Conte non cade fracassandosi, secondo l’aspettativa di Renzi. Inciampa, barcolla, resta in piedi. Trova appoggi in Senato, dove gli basta la maggioranza semplice. Ne ha bisogno d’altri a breve, necessitando la maggioranza assoluta per il varo di misure cruciali. Possibile che li riceva. Sia dai residuali alleati, sia dall’esterno. Ma il patto di legislatura preteso da Pd, Cinquestelle e Leu dovrà esser messo nero su bianco, con il ripescaggio renziano. Se non di lui medesimo, d’una quota dei suoi.
Di nulla ci sarà da stupirsi. Sul piatto spiccano gl’investimenti per il Recovery Plan, la nuova legge elettorale, l’elezione del presidente della Repubblica. Eccetera (mica un eccetera di quisquilie). Si andrà al sodo, provando a stemperare contrapposizioni, screzi, perfino ingiurie. Nessuno dei vecchi/nuovi sodali, per primo il Rignanese, ha interesse alle elezioni anticipate, l’Italia nemmeno: sarebbero una sciagura. Dunque, bongré malgré, l’intesa ha da essere stipulata.
Di quale consistenza, dipenderà dalle torsioni angosciose dei parlamentari d’Italia Viva. La scelta d’astenersi a Camera e Senato ha evitato che il gruppo si spaccasse, con esiti imprevedibili. Se messi di fronte al sì o no al governo, anziché al ni, alcuni avrebbero frenato, ritornando all’ovile Pd nelle cui file furono eletti l’anno 2018. Ciò che spinge Renzi a presentarsi a un tavolo di confronto, se Conte glielo chiede.
Glielo chiederà? No, qualora il numero dei costruttori/volenterosi aumentasse, sull’esempio dei due strappi verificatisi in Forza Italia e nell’ipotesi d’una accettazione da parte dei Cinquestelle del drappello Udc, nonostante il suo leader sia ‘saltato’ causa inchiesta giudiziaria. Ma il presidente del Consiglio dovrà garantire sulla coesione della platea di supporter, e il modo gliel’ha indicato Mattarella: creare un neo-gruppo parlamentare. Altrimenti guadagnerà considerazione: 1) o l’idea d’una serenissima retromarcia, cioè governo Conte ter; 2) o quella d’un esecutivo tecnico di transizione con voto entro giugno.
Può succedere per evitare la 1 e la 2 che M5S e Pd sacrifichino il premier e rifacciano un governo di domani con la maggioranza di ieri, affidandone la guida a una new entry? Non va escluso. Conte ha ottenuto la difesa che meritava, ma Zingaretti e Di Maio sono indisponibili a farsi sottrarre milioni di consensi se, deciso di riaprire le urne, l’inquilino di Palazzo Chigi attrezzasse una lista da Avvocato del popolo italiano.
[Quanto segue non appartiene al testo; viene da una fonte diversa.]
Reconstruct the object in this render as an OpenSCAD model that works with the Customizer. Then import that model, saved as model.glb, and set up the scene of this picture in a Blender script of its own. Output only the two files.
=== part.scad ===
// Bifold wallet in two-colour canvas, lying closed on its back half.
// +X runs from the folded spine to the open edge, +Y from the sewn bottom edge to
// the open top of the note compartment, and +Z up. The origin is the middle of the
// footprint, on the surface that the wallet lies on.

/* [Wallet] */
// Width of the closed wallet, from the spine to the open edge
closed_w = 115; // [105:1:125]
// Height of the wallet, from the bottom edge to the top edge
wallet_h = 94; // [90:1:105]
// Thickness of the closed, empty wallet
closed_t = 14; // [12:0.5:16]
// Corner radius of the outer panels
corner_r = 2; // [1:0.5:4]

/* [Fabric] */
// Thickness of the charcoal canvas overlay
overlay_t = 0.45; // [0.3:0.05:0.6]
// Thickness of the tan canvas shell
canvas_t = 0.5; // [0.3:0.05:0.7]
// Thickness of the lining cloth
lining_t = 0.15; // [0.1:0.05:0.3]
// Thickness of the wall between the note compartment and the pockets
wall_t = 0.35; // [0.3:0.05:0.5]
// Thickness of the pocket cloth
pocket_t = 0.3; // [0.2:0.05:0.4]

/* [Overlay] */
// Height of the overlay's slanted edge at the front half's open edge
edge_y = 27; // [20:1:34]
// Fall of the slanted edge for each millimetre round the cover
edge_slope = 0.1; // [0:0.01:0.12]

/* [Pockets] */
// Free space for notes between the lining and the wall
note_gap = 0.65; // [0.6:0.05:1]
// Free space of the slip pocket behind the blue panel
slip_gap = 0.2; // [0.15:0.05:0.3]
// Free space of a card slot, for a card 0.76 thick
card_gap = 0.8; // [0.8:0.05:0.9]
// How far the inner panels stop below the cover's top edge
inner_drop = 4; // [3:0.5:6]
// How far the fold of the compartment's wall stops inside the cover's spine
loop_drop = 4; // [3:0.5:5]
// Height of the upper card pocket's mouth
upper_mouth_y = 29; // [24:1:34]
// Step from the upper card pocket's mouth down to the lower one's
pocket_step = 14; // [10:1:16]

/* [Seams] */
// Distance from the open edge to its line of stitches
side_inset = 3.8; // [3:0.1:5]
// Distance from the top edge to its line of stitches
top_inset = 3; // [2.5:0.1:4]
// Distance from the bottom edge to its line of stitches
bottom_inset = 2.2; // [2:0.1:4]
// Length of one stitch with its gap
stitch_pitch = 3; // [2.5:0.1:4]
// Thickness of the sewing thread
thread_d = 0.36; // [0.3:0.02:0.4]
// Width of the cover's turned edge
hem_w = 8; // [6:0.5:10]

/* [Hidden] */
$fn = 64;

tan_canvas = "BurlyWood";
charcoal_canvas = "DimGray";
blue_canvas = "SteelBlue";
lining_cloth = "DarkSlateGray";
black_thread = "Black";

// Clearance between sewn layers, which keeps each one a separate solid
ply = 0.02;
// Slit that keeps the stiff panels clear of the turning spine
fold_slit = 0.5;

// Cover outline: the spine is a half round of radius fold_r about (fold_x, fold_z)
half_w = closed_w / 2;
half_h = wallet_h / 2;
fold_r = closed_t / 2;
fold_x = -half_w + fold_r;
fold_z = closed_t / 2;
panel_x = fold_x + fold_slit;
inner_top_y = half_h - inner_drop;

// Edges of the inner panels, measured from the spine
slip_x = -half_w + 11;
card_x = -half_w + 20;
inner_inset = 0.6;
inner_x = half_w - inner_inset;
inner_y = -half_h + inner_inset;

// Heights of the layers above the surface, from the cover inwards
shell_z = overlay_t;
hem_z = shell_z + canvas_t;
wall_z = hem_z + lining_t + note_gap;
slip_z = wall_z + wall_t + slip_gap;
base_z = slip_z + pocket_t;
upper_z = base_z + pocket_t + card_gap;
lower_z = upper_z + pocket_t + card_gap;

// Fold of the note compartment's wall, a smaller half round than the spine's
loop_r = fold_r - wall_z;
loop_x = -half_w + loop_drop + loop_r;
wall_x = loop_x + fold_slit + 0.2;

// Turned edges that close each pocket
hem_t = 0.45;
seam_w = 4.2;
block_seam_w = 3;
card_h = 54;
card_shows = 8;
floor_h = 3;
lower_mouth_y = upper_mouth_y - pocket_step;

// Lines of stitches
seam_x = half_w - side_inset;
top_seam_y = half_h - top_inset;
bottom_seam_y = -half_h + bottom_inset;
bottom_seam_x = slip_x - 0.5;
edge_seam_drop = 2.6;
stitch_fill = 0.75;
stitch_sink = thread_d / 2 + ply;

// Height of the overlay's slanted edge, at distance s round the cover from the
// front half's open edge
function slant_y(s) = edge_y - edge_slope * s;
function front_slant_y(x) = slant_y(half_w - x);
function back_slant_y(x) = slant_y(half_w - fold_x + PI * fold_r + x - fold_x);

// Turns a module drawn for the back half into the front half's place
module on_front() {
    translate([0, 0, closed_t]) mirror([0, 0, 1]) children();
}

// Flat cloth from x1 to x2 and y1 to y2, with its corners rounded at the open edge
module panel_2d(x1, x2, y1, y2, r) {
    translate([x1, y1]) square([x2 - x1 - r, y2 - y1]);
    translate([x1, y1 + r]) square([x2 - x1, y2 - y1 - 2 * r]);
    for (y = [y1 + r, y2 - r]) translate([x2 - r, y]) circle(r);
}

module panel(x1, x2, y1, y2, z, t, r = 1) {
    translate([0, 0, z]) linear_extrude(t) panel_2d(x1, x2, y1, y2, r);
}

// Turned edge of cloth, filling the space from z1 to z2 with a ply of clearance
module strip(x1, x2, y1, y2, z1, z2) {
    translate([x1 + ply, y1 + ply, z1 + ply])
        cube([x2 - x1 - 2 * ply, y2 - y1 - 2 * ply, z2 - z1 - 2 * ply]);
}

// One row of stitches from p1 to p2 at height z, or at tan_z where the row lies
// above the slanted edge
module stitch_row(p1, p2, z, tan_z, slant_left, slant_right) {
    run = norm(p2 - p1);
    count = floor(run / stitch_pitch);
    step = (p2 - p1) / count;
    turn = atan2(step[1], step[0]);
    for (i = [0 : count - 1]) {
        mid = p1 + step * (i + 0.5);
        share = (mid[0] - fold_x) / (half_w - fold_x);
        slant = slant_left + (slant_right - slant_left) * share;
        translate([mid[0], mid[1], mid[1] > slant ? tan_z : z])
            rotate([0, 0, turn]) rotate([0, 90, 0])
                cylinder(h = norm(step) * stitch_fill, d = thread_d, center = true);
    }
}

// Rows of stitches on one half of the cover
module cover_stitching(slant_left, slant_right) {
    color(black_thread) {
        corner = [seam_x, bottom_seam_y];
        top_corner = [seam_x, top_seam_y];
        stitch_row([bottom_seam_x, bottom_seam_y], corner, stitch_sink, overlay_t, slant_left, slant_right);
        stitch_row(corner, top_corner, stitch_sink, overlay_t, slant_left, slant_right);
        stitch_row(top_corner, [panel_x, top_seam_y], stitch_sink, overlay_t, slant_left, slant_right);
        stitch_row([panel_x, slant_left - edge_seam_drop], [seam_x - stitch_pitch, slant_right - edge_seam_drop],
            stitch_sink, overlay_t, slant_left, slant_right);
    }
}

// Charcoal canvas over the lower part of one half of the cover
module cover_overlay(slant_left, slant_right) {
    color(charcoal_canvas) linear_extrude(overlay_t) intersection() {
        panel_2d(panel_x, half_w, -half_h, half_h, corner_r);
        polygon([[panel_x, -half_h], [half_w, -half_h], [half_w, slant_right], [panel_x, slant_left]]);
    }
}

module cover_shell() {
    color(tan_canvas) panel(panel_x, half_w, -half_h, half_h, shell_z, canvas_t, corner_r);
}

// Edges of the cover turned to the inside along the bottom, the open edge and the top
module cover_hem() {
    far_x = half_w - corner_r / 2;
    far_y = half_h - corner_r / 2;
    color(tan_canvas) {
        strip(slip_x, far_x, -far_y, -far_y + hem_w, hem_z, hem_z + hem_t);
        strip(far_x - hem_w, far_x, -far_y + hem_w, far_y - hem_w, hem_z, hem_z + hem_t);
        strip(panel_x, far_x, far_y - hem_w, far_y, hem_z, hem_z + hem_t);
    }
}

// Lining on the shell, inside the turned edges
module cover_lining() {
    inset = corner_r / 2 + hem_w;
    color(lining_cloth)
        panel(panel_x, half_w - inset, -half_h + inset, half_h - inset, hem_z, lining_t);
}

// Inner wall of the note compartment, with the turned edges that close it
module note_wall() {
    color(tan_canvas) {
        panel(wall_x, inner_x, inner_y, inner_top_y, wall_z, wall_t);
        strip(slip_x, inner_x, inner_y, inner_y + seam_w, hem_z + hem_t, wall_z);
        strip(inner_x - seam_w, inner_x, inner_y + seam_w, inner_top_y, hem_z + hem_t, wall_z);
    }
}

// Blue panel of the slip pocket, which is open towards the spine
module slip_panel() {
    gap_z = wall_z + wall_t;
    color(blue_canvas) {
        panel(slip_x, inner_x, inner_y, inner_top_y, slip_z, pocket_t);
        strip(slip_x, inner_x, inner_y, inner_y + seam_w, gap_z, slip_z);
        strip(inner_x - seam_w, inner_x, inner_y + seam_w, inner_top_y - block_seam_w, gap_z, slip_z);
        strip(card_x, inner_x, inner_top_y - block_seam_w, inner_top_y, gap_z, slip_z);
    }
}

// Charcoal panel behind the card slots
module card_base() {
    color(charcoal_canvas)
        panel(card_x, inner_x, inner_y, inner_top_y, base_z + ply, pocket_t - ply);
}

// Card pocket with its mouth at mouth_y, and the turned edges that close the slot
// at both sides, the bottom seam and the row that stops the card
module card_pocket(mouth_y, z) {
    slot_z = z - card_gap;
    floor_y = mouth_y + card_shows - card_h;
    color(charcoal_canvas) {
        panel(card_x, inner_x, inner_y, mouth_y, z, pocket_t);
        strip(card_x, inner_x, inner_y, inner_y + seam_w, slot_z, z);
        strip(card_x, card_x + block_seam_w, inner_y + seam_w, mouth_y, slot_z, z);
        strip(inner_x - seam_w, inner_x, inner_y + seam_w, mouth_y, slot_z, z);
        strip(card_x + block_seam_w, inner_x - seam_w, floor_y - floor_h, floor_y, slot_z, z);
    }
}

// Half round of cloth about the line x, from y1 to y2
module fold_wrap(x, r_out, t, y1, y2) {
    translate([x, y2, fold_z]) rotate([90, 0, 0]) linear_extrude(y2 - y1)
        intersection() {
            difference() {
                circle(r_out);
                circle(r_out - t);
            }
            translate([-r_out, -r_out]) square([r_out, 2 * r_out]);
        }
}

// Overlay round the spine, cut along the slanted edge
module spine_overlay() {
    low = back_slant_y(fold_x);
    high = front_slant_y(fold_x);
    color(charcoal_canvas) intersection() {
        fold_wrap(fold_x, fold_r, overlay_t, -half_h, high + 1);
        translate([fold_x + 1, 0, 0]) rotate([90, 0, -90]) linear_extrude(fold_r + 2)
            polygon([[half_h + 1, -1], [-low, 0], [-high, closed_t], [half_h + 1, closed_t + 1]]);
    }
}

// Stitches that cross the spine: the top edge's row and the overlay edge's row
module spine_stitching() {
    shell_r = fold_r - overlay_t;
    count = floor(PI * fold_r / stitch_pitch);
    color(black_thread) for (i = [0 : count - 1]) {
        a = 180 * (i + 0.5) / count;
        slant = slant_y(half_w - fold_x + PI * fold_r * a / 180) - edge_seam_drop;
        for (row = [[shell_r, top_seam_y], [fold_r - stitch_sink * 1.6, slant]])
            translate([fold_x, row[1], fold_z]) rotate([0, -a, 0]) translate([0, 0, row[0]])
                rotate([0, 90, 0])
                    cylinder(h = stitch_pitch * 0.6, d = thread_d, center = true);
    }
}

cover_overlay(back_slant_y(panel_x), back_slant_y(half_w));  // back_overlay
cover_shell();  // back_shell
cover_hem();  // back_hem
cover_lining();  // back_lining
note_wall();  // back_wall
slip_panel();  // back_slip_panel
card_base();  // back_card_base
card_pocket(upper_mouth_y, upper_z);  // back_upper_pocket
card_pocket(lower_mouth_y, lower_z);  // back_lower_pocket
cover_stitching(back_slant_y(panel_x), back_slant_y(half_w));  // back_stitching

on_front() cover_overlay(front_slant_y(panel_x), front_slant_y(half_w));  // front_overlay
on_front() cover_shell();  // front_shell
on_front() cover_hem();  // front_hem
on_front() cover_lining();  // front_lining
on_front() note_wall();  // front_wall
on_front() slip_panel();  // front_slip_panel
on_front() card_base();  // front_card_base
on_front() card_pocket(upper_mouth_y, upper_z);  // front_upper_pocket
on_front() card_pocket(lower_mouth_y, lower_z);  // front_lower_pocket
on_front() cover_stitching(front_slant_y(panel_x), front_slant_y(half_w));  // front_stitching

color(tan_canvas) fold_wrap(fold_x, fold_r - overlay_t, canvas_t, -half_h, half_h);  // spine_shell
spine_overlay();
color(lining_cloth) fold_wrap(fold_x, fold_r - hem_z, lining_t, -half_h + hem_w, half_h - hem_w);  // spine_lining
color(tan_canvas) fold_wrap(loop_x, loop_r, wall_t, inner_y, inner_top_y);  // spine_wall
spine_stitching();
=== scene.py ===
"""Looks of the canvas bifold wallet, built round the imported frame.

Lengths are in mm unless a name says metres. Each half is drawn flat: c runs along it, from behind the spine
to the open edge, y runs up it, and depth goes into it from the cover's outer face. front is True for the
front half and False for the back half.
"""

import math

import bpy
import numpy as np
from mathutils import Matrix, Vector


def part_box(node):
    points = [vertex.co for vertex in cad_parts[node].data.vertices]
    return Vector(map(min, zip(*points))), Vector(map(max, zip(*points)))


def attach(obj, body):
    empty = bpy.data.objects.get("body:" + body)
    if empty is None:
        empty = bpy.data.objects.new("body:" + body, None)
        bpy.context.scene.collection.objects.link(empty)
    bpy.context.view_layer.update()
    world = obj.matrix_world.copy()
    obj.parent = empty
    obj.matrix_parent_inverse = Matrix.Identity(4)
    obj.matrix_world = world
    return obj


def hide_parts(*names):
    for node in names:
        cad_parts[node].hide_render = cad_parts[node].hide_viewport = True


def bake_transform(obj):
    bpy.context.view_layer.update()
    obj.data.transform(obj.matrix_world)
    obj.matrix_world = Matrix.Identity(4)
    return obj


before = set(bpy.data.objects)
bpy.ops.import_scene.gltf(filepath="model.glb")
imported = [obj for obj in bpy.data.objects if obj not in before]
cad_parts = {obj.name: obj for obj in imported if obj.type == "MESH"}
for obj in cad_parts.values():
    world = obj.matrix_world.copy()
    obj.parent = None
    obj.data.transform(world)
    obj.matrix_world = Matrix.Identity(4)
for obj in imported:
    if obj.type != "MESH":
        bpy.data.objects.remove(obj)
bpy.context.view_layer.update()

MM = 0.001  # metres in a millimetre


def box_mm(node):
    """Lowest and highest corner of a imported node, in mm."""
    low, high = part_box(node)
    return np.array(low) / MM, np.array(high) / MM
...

I sondaggi la collocano in zona centrista stimandone il peso attorno al quindici per cento, tutti suffragi ex democratici ed ex cinquestelle. Specialmente ex democratici. Un guaio.
Ecco la ragione aggiuntiva del pronostico -non del tutto campato per aria- d’un embrassons nous sgradito e tuttavia imposto fra gli ex litiganti. A Renzi importa di non sparire, a Conte d’infilarsi tra i candidati nel 2022 al Quirinale o ad altri incarichi istituzionali, ai partiti di ritrovare la perduta centralità. E di non suicidarsi nel servire alla destra la più clamorosa delle palle-gol: gestire il rinascimento dell’Italia con la miliardata di soldi europei. Una destra che, confinata all’opposizione, regalerà pezzi di sé stessa alla sinistra. I mezzi in arrivo giustificano il fine d’un esercito di peones: primum vivere, come spiegò Craxi a Berlinguer.